Data Projects
Natural Disaster NLP Modelling
Twitter has become an important communication channel in times of emergency. The purpose in this case is to build three machine learning models (Bag of Words, Vectorization, and GloVe) that each predict which Tweets are about real disasters and which one’s are not. One has access to a dataset of 10,000 tweets that were hand classified as true or false.
https://github.com/bkuropa/Natural_Disaster
Data: https://www.kaggle.com/competitions/nlp-getting-started/rules
A random forest model utilized with vectorization of words along with keywords associated with texts found with true disaster scenarios.
New York City Citibike Program Visualization
The following is a visual analysis of the popularity of the Citibike rental program running in New York city. One can gain a strong understanding of the key starting and ending location for the cyclists in New York, as well as the highest traffic times for biking, repairs, trip lengths and even gender differences.
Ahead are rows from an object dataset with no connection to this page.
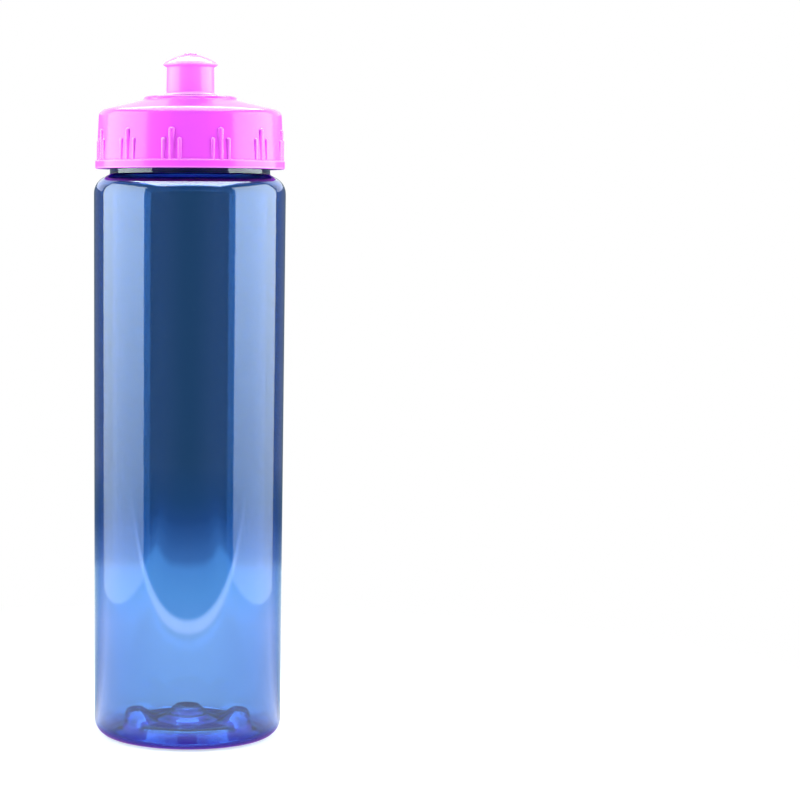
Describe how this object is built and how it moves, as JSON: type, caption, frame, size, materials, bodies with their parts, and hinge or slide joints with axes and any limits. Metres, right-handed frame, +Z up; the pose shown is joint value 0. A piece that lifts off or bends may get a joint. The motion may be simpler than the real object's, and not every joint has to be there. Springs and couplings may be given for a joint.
{
  "type": "sports squeeze bottle",
  "caption": "Clear blue sports bottle with a wide ribbed screw cap and a push-pull drinking spout; the cap unscrews and the spout slides up to open.",
  "frame": {"origin": "centre of the circular foot, on the surface that the bottle stands on", "axes": "+Z up along the bottle's axis from foot to spout; -Y is the front; +X is to the right when the bottle is seen from the front"},
  "size_m": [0.0706, 0.0706, 0.2525],
  "materials": {
    "bottle_body": "clear tinted gloss",
    "lid_liner": "soft matte",
    "screw_cap": "smooth moulded gloss",
    "pull_spout": "smooth moulded gloss"
  },
  "bodies": {
    "bottle": {"bottle_body": "bottle_body"},
    "liner": {"lid_liner": "lid_liner"},
    "cap": {"screw_cap": "screw_cap"},
    "spout": {"pull_spout": "pull_spout"}
  },
  "joints": [
    {"name": "cap_rise", "type": "slide", "parent": "bottle", "child": "liner", "axis": [0, 0, 1], "range_m": [0, 0.024]},
    {"name": "cap_turn", "type": "hinge", "parent": "liner", "child": "cap", "pos_m": [0, 0, 0.22], "axis": [0, 0, 1], "range_deg": [0, 1440]},
    {"name": "spout_pull", "type": "slide", "parent": "cap", "child": "spout", "axis": [0, 0, 1], "range_m": [0, 0.007]}
  ],
  "couplings": [
    {"joint": "cap_rise", "follows": "cap_turn", "m_per_rad": 0.00095492}
  ]
}
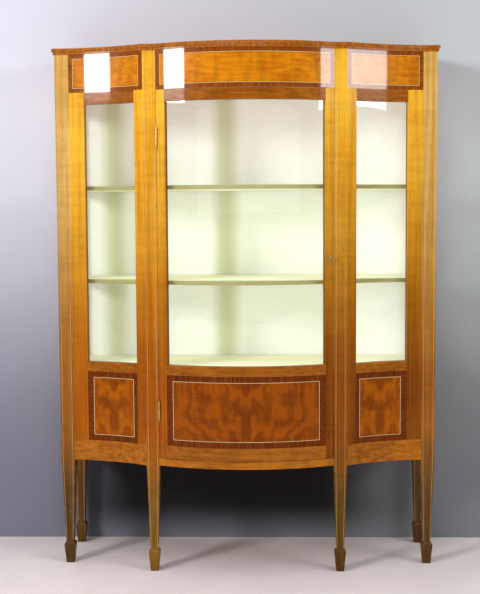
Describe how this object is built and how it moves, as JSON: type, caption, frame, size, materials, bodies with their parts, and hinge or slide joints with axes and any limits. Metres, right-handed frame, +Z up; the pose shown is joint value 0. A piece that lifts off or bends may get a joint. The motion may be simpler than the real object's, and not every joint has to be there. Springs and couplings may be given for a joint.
{
  "type": "display cabinet",
  "caption": "Serpentine-fronted glazed display cabinet on tapered legs, with an opening bowed door, lined shelves and a cupboard below.",
  "frame": {"origin": "on the floor, under the middle of the cabinet's outer box", "axes": "+Z up, the door faces -Y, +X to the right of someone facing the door"},
  "size_m": [1.252, 0.43, 1.7],
  "materials": {
    "post_satinwood": "french polished satinwood",
    "stile_satinwood": "french polished satinwood",
    "rail_satinwood": "french polished satinwood",
    "frieze_veneer": "polished satinwood veneer, crossbanded",
    "panel_veneer": "polished figured veneer, crossbanded",
    "top_mahogany": "polished mahogany",
    "carcase_wood": "plain, unpolished",
    "shelf_cloth": "cream-green cloth over board",
    "lining_cloth": "cream-green cloth over card",
    "bead_wood": "polished",
    "brass": "lacquered",
    "key_steel": "worn",
    "window_glass": "clear, 3 mm, bent to the frames"
  },
  "bodies": {
    "case": {"inner_front_leg_left": "post_satinwood", "inner_front_leg_right": "post_satinwood", "outer_front_leg_left": "post_satinwood", "outer_front_leg_right": "post_satinwood", "back_leg_left": "post_satinwood", "back_leg_right": "post_satinwood", "flank_inner_stile_left": "stile_satinwood", "flank_inner_stile_right": "stile_satinwood", "flank_outer_stile_left": "stile_satinwood", "flank_outer_stile_right": "stile_satinwood", "flank_top_rail_left": "rail_satinwood", "flank_top_rail_right": "rail_satinwood", "flank_middle_rail_left": "rail_satinwood", "flank_middle_rail_right": "rail_satinwood", "end_middle_rail_left": "rail_satinwood", "end_middle_rail_right": "rail_satinwood", "base_rail_centre": "rail_satinwood", "base_rail_left": "rail_satinwood", "base_rail_right": "rail_satinwood", "end_base_rail_left": "rail_satinwood", "end_base_rail_right": "rail_satinwood", "frieze_centre": "frieze_veneer", "frieze_left": "frieze_veneer", "frieze_right": "frieze_veneer", "end_frieze_left": "frieze_veneer", "end_frieze_right": "frieze_veneer", "flank_panel_left": "panel_veneer", "flank_panel_right": "panel_veneer", "end_panel_left": "panel_veneer", "end_panel_right": "panel_veneer", "top_board": "top_mahogany", "case_bottom_board": "carcase_wood", "back_top_rail": "carcase_wood", "back_base_rail": "carcase_wood", "back_panel": "carcase_wood", "display_floor": "shelf_cloth", "lower_shelf": "shelf_cloth", "upper_shelf": "shelf_cloth", "back_lining": "lining_cloth", "flank_glass_left": "window_glass", "flank_glass_right": "window_glass", "end_glass_left": "window_glass", "end_glass_right": "window_glass", "flank_glazing_beads": "bead_wood", "end_glazing_beads": "bead_wood", "hinge_post_leaves": "brass", "shelf_bearers": "carcase_wood"},
    "door": {"door_hinge_stile": "stile_satinwood", "door_lock_stile": "stile_satinwood", "door_top_rail": "rail_satinwood", "door_middle_rail": "rail_satinwood", "door_bottom_rail": "rail_satinwood", "door_panel": "panel_veneer", "door_glass": "window_glass", "door_glazing_beads": "bead_wood", "hinge_door_leaves": "brass", "lock_case": "brass", "escutcheon": "brass"},
    "key": {"key": "key_steel"},
    "lock_bolt": {"lock_bolt": "brass"}
  },
  "joints": [
    {"name": "door_swing", "type": "hinge", "parent": "case", "child": "door", "pos_m": [-0.28125, -0.149, 0.9675], "axis": [0, 0, -1], "range_deg": [0, 110]},
    {"name": "key_turn", "type": "hinge", "parent": "door", "child": "key", "pos_m": [0.2695, -0.15, 1.02], "axis": [0, 1, 0], "range_deg": [0, 360]},
    {"name": "bolt_slide", "type": "slide", "parent": "door", "child": "lock_bolt", "axis": [1, 0, 0], "range_m": [0, 0.007]}
  ],
  "couplings": [
    {"joint": "bolt_slide", "follows": "key_turn", "m_per_rad": 0.001114}
  ]
}
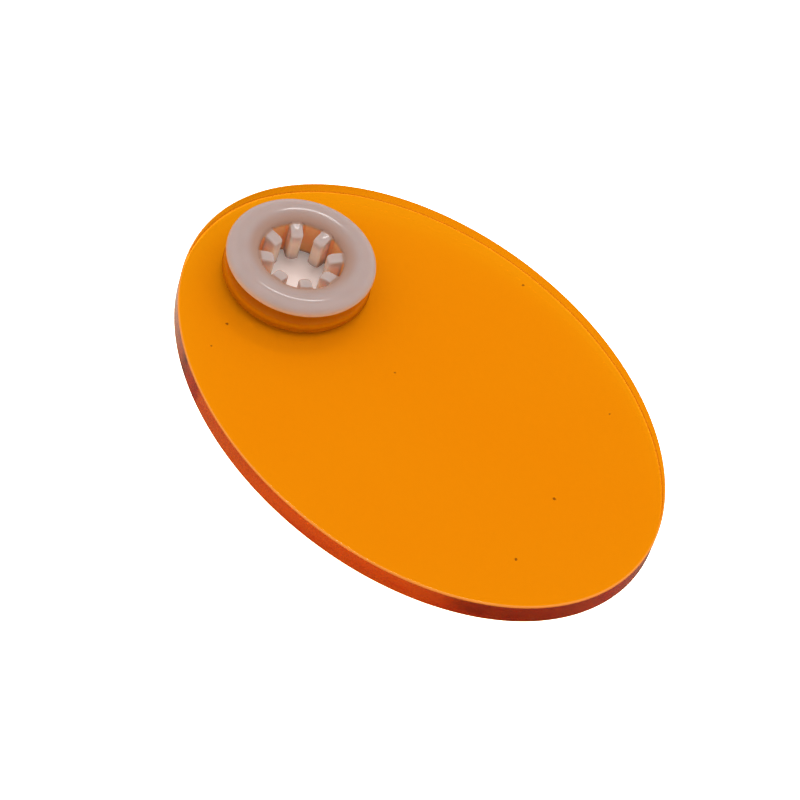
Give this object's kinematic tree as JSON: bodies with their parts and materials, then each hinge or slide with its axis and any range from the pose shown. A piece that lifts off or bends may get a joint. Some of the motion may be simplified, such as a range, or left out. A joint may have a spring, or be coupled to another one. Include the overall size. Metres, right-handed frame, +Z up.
{
  "type": "light guide eye shield",
  "caption": "Oval tinted clear plate with a soft finger collar near one end, which grips a round light guide and lets the plate swivel about it.",
  "frame": {"origin": "centre of the plate's outline in plan, at the height of the underside of the collar's lower flange", "axes": "+X along the plate's long axis and away from the collar, +Y across the plate, +Z up through the plate's thickness"},
  "size_m": [0.08, 0.0588, 0.0075],
  "materials": {
    "milky_silicone": "satin, slightly translucent",
    "orange_acrylic": "polished, transparent orange tint"
  },
  "bodies": {
    "collar": {"finger_collar": "milky_silicone"},
    "shield": {"shield_plate": "orange_acrylic"}
  },
  "joints": [
    {"name": "shield_swivel", "type": "hinge", "parent": "collar", "child": "shield", "pos_m": [-0.0265, 0, 0.00375], "axis": [0, 0, 1], "continuous": true}
  ]
}
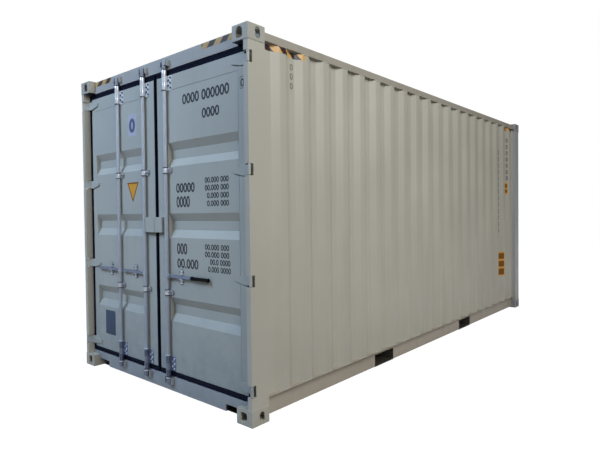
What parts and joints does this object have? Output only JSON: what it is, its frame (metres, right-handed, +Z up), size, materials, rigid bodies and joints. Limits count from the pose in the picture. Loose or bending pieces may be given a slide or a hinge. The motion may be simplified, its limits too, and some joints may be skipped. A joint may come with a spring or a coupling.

https://public.tableau.com/app/profile/bryan.k5567/viz/Citi_bikes_2/Story1
Data: https://ride.citibikenyc.com/system-data
Software: Pandas, Tableau Desktop, Jupyter Notebook, Excel.
Neural Network Charity Analysis
The company Alphabet Soup has provided some initial data which is hoped to be well-processed by a (basic) neural network to gain stronger understanding of what drives a successful loan based on such information as application types, amount of funding asked/provided, industry affiliation, or organization type. At the end of the model, it is hoped that a true/false classifier (sigmoid here) can determine if an application will pass or not.
COVID molecular property prediction (coming soon)
COVID has drastically changed the world for all of us. It has separated families, made many very sick, and introduced a necessity to work out of the house. The sooner scientists discover molecules that display antiviral activity against the virus, the more effective we will be at treating patients with COVID. This includes, for example, over the counter medications that people can take.
Using machine learning, molecular predictors can be generated through past successes. In this case - since SARS-CoV-2 is new to us - one can train with E-coli inhibition as well as SARS (swine flu) success.
Analysis of US Healthcare Fraud (coming soon)
The impact of Medicare fraud is widespread and involves medical-based organizations including hospitals, drug manufacturers and insurance providers, as well as small practice medical professionals. Pulse Insights took on this challenge, successfully developing a data analytics tool predicting Medicare fraud before it happens.
The GDELT Project Analysis (https://www.gdeltproject.org/)
Supported by Google Jigsaw, the GDELT Project monitors the world's broadcast, print, and web news from nearly every corner of every country in over 100 languages and identifies the people, locations, organizations, sources, emotions, counts, quotes, images and events driving our global society every second of every day, creating a free open platform for computing on the entire world.
Elasticsearch & Kibana Dashboard
Trump supporters tweeting in 2018
Sentiment analysis in R:
Compiling the Tweets of 1000s of Trump fans, one can observe the words appearing most frequently. The larger the word image, the more frequently it is used.